▶ _EXERCISE DESCRIPTION_: Reproduce the listing below verbatim.

▶ _STORED DATA_:
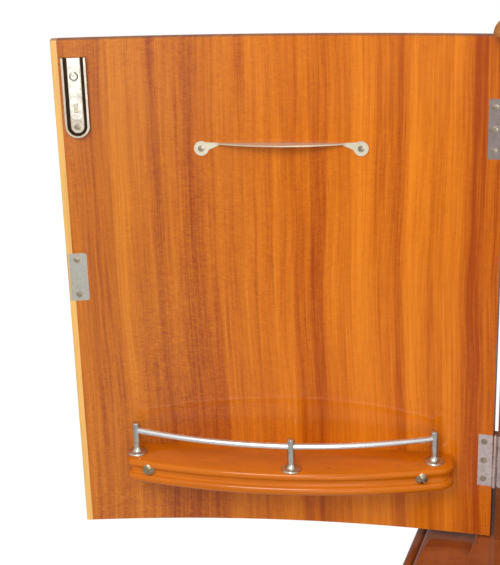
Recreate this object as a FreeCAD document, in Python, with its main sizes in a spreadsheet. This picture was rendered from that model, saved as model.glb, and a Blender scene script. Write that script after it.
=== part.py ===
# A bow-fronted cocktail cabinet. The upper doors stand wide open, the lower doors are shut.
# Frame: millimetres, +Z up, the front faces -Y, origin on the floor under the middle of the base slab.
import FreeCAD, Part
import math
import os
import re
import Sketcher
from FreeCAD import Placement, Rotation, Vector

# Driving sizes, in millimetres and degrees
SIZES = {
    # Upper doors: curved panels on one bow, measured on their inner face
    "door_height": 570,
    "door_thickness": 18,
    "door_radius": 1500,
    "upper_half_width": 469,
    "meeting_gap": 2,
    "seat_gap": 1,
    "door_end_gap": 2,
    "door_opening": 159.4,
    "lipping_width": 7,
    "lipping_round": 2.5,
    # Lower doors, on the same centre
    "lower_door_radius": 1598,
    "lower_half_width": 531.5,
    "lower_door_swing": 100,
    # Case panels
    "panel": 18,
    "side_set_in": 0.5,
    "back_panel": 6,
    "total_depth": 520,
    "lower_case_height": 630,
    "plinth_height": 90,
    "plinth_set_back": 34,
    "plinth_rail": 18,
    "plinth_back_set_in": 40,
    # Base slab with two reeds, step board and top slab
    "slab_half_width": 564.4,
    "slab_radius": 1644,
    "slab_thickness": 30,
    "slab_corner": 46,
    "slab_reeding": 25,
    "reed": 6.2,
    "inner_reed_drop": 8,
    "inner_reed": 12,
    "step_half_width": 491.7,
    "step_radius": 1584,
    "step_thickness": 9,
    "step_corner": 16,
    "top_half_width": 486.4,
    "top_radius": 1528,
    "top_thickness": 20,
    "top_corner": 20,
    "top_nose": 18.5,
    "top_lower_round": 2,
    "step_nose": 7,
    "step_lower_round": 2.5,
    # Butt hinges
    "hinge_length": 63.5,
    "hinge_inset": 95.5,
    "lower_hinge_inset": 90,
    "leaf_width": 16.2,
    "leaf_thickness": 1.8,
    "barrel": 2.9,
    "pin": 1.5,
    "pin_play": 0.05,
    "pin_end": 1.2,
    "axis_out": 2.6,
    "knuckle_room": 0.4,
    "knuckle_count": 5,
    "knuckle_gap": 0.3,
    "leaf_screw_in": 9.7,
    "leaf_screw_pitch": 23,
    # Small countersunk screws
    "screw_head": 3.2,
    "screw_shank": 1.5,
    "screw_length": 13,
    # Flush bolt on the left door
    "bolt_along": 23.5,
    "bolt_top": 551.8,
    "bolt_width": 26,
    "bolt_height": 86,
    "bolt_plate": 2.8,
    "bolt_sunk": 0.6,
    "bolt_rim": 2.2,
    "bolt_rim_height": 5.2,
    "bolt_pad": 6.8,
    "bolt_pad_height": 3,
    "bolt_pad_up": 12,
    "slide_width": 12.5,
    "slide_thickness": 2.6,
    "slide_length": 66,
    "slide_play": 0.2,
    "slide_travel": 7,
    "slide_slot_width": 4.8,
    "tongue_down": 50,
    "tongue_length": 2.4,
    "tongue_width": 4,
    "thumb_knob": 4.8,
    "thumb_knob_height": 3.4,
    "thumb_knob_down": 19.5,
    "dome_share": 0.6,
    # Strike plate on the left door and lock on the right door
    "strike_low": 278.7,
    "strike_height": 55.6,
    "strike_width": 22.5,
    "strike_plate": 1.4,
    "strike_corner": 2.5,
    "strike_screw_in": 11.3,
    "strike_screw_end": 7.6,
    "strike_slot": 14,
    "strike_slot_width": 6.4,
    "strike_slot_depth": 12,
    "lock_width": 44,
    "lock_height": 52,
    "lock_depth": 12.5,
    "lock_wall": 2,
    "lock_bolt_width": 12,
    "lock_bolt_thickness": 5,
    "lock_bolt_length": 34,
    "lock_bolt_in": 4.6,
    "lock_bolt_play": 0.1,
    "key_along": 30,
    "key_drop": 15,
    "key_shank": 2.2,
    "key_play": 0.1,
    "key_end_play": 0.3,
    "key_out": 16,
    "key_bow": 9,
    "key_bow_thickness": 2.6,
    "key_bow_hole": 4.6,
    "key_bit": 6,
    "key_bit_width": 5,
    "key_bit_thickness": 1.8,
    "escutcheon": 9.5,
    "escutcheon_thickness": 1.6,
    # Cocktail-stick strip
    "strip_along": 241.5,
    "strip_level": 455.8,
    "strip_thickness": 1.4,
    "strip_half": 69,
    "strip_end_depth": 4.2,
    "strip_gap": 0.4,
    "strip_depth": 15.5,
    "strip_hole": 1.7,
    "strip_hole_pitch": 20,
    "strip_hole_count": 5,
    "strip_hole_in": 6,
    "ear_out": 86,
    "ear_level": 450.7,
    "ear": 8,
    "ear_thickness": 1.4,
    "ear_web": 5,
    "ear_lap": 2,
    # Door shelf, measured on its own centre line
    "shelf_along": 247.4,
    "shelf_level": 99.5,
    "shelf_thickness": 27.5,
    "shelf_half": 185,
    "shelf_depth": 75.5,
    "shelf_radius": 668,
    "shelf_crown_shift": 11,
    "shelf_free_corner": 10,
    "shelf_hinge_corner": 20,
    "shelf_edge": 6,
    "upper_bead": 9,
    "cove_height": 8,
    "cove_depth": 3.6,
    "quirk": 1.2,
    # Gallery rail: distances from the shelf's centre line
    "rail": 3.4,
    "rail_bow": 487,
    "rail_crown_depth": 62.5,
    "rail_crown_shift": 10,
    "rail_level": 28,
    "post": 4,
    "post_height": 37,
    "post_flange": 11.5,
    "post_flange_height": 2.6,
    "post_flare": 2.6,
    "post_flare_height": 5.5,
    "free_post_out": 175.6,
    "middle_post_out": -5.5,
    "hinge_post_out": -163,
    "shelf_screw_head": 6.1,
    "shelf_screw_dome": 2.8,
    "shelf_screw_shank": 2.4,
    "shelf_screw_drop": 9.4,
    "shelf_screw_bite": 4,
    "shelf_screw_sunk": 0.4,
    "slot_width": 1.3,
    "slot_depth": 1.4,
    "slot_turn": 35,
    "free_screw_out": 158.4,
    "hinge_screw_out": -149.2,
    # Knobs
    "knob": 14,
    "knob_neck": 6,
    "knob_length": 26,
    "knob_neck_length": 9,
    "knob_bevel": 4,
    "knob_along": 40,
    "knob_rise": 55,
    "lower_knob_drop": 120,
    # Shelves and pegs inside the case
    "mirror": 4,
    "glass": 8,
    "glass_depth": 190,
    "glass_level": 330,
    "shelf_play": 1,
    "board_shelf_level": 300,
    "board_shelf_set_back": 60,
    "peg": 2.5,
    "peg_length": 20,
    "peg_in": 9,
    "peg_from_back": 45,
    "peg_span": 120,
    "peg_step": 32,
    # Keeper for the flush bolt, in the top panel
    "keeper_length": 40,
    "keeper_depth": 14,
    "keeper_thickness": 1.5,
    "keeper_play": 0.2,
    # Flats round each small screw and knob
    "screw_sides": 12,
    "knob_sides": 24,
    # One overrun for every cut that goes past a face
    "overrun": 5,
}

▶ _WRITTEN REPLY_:
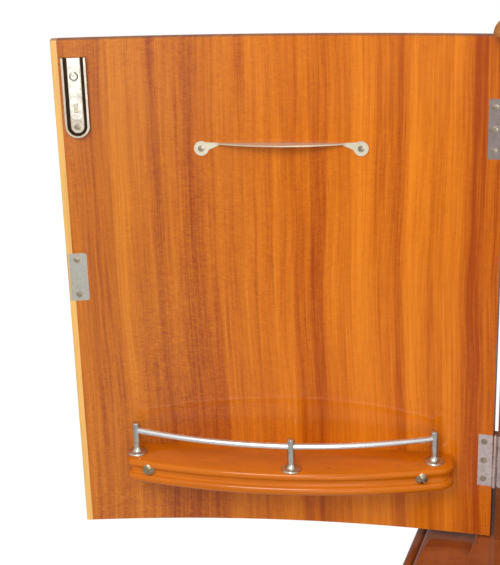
Recreate this object as a FreeCAD document, in Python, with its main sizes in a spreadsheet. This picture was rendered from that model, saved as model.glb, and a Blender scene script. Write that script after it.
=== part.py ===
# A bow-fronted cocktail cabinet. The upper doors stand wide open, the lower doors are shut.
# Frame: millimetres, +Z up, the front faces -Y, origin on the floor under the middle of the base slab.
import FreeCAD, Part
import math
import os
import re
import Sketcher
from FreeCAD import Placement, Rotation, Vector

# Driving sizes, in millimetres and degrees
SIZES = {
    # Upper doors: curved panels on one bow, measured on their inner face
    "door_height": 570,
    "door_thickness": 18,
    "door_radius": 1500,
    "upper_half_width": 469,
    "meeting_gap": 2,
    "seat_gap": 1,
    "door_end_gap": 2,
    "door_opening": 159.4,
    "lipping_width": 7,
    "lipping_round": 2.5,
    # Lower doors, on the same centre
    "lower_door_radius": 1598,
    "lower_half_width": 531.5,
    "lower_door_swing": 100,
    # Case panels
    "panel": 18,
    "side_set_in": 0.5,
    "back_panel": 6,
    "total_depth": 520,
    "lower_case_height": 630,
    "plinth_height": 90,
    "plinth_set_back": 34,
    "plinth_rail": 18,
    "plinth_back_set_in": 40,
    # Base slab with two reeds, step board and top slab
    "slab_half_width": 564.4,
    "slab_radius": 1644,
    "slab_thickness": 30,
    "slab_corner": 46,
    "slab_reeding": 25,
    "reed": 6.2,
    "inner_reed_drop": 8,
    "inner_reed": 12,
    "step_half_width": 491.7,
    "step_radius": 1584,
    "step_thickness": 9,
    "step_corner": 16,
    "top_half_width": 486.4,
    "top_radius": 1528,
    "top_thickness": 20,
    "top_corner": 20,
    "top_nose": 18.5,
    "top_lower_round": 2,
    "step_nose": 7,
    "step_lower_round": 2.5,
    # Butt hinges
    "hinge_length": 63.5,
    "hinge_inset": 95.5,
    "lower_hinge_inset": 90,
    "leaf_width": 16.2,
    "leaf_thickness": 1.8,
    "barrel": 2.9,
    "pin": 1.5,
    "pin_play": 0.05,
    "pin_end": 1.2,
    "axis_out": 2.6,
    "knuckle_room": 0.4,
    "knuckle_count": 5,
    "knuckle_gap": 0.3,
    "leaf_screw_in": 9.7,
    "leaf_screw_pitch": 23,
    # Small countersunk screws
    "screw_head": 3.2,
    "screw_shank": 1.5,
    "screw_length": 13,
    # Flush bolt on the left door
    "bolt_along": 23.5,
    "bolt_top": 551.8,
    "bolt_width": 26,
    "bolt_height": 86,
    "bolt_plate": 2.8,
    "bolt_sunk": 0.6,
    "bolt_rim": 2.2,
    "bolt_rim_height": 5.2,
    "bolt_pad": 6.8,
    "bolt_pad_height": 3,
    "bolt_pad_up": 12,
    "slide_width": 12.5,
    "slide_thickness": 2.6,
    "slide_length": 66,
    "slide_play": 0.2,
    "slide_travel": 7,
    "slide_slot_width": 4.8,
    "tongue_down": 50,
    "tongue_length": 2.4,
    "tongue_width": 4,
    "thumb_knob": 4.8,
    "thumb_knob_height": 3.4,
    "thumb_knob_down": 19.5,
    "dome_share": 0.6,
    # Strike plate on the left door and lock on the right door
    "strike_low": 278.7,
    "strike_height": 55.6,
    "strike_width": 22.5,
    "strike_plate": 1.4,
    "strike_corner": 2.5,
    "strike_screw_in": 11.3,
    "strike_screw_end": 7.6,
    "strike_slot": 14,
    "strike_slot_width": 6.4,
    "strike_slot_depth": 12,
    "lock_width": 44,
    "lock_height": 52,
    "lock_depth": 12.5,
    "lock_wall": 2,
    "lock_bolt_width": 12,
    "lock_bolt_thickness": 5,
    "lock_bolt_length": 34,
    "lock_bolt_in": 4.6,
    "lock_bolt_play": 0.1,
    "key_along": 30,
    "key_drop": 15,
    "key_shank": 2.2,
    "key_play": 0.1,
    "key_end_play": 0.3,
    "key_out": 16,
    "key_bow": 9,
    "key_bow_thickness": 2.6,
    "key_bow_hole": 4.6,
    "key_bit": 6,
    "key_bit_width": 5,
    "key_bit_thickness": 1.8,
    "escutcheon": 9.5,
    "escutcheon_thickness": 1.6,
    # Cocktail-stick strip
    "strip_along": 241.5,
    "strip_level": 455.8,
    "strip_thickness": 1.4,
    "strip_half": 69,
    "strip_end_depth": 4.2,
    "strip_gap": 0.4,
    "strip_depth": 15.5,
    "strip_hole": 1.7,
    "strip_hole_pitch": 20,
    "strip_hole_count": 5,
    "strip_hole_in": 6,
    "ear_out": 86,
    "ear_level": 450.7,
    "ear": 8,
    "ear_thickness": 1.4,
    "ear_web": 5,
    "ear_lap": 2,
    # Door shelf, measured on its own centre line
    "shelf_along": 247.4,
    "shelf_level": 99.5,
    "shelf_thickness": 27.5,
    "shelf_half": 185,
    "shelf_depth": 75.5,
    "shelf_radius": 668,
    "shelf_crown_shift": 11,
    "shelf_free_corner": 10,
    "shelf_hinge_corner": 20,
    "shelf_edge": 6,
    "upper_bead": 9,
    "cove_height": 8,
    "cove_depth": 3.6,
    "quirk": 1.2,
    # Gallery rail: distances from the shelf's centre line
    "rail": 3.4,
    "rail_bow": 487,
    "rail_crown_depth": 62.5,
    "rail_crown_shift": 10,
    "rail_level": 28,
    "post": 4,
    "post_height": 37,
    "post_flange": 11.5,
    "post_flange_height": 2.6,
    "post_flare": 2.6,
    "post_flare_height": 5.5,
    "free_post_out": 175.6,
    "middle_post_out": -5.5,
    "hinge_post_out": -163,
    "shelf_screw_head": 6.1,
    "shelf_screw_dome": 2.8,
    "shelf_screw_shank": 2.4,
    "shelf_screw_drop": 9.4,
    "shelf_screw_bite": 4,
    "shelf_screw_sunk": 0.4,
    "slot_width": 1.3,
    "slot_depth": 1.4,
    "slot_turn": 35,
    "free_screw_out": 158.4,
    "hinge_screw_out": -149.2,
    # Knobs
    "knob": 14,
    "knob_neck": 6,
    "knob_length": 26,
    "knob_neck_length": 9,
    "knob_bevel": 4,
    "knob_along": 40,
    "knob_rise": 55,
    "lower_knob_drop": 120,
    # Shelves and pegs inside the case
    "mirror": 4,
    "glass": 8,
    "glass_depth": 190,
    "glass_level": 330,
    "shelf_play": 1,
    "board_shelf_level": 300,
    "board_shelf_set_back": 60,
    "peg": 2.5,
    "peg_length": 20,
    "peg_in": 9,
    "peg_from_back": 45,
    "peg_span": 120,
    "peg_step": 32,
    # Keeper for the flush bolt, in the top panel
    "keeper_length": 40,
    "keeper_depth": 14,
    "keeper_thickness": 1.5,
    "keeper_play": 0.2,
    # Flats round each small screw and knob
    "screw_sides": 12,
    "knob_sides": 24,
    # One overrun for every cut that goes past a face
    "overrun": 5,
}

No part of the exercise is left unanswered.